The Shah was finally convinced that nothing could shake Luarsab’s faith. Enraged, he sent executioners to the prison and ordered the king to be strangled.
The executioners came to carry out the sentence. The king understood that the hour of his departure from this world had come. He said to them: “Give me time to pray to the Lord, and then carry out the command of the ungodly one.” Holy Luarsab knelt before an icon of the Theotokos and fervently cried out: “O our Lady, Theotokos, in you I place all my hope of life; you are my protector, you are my comforter; give me help in this my contest; intercede for me before your Son; and number me among the holy martyrs, that I too may glorify the Father and the Son and the Holy Spirit.”
Immediately after his prayer the executioners entered the dungeon and mercilessly strangled the devout king with a bowstring. That night a miraculous light rested upon the unburied body of the holy martyr. The next day the body of the holy martyr was buried in the prison courtyard.
This happened in the year 1622.
A thousand years separate holy Archil from holy Luarsab, yet the Church of Georgia appointed their commemoration on the same day because of the likeness of their struggles and their martyrdom.

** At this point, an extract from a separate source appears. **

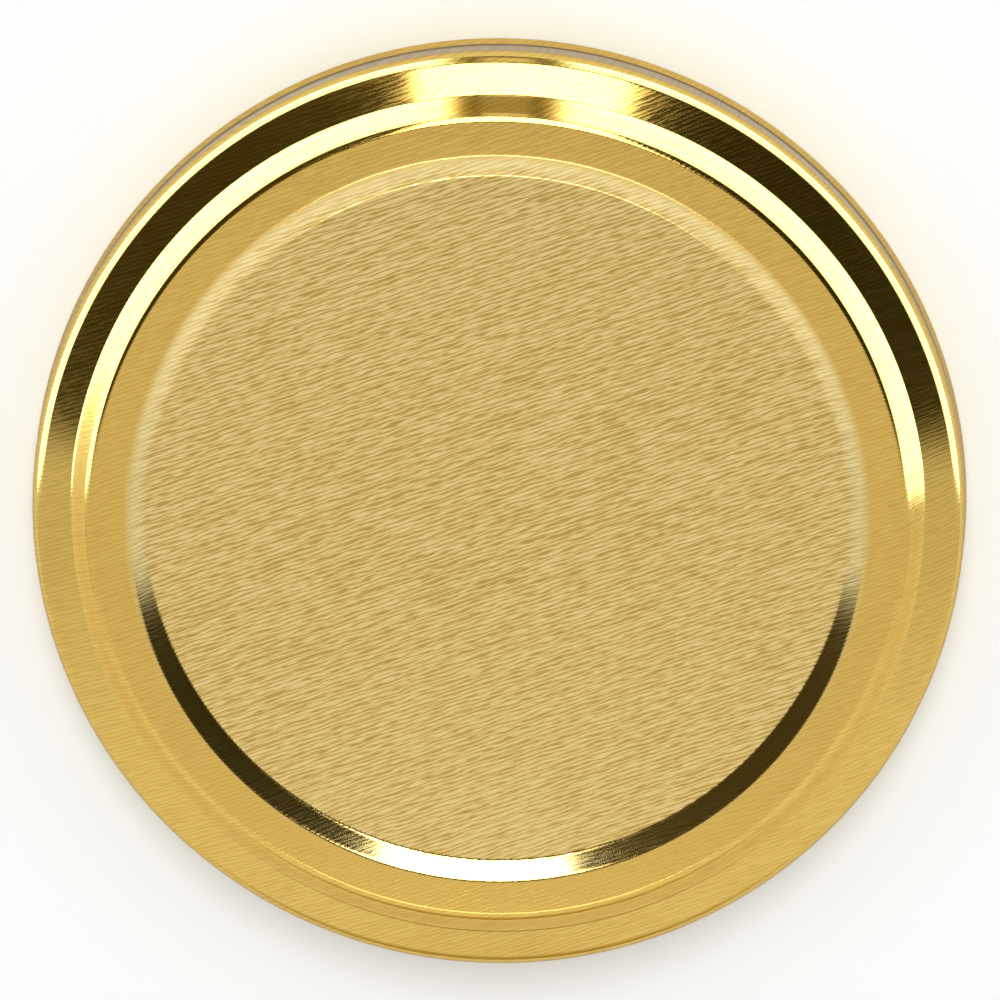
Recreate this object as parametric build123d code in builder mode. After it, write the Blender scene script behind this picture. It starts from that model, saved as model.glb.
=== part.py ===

Catholicos-Patriarch Leonidas (+1921) attributes the almost identical martyrdom of these two kings to “the same woe, the same bitterness of our martyred and long-suffering homeland in almost every age,” and laments that “the holy bones of Luarsab remain to this day in Persia, and the grave of Archil only Ertsoli Pshaveli and Khevsur have seen, and no one else.”
May the intercessions of the Holy Martyrs, Kings Archil and Luarsab, be with us all.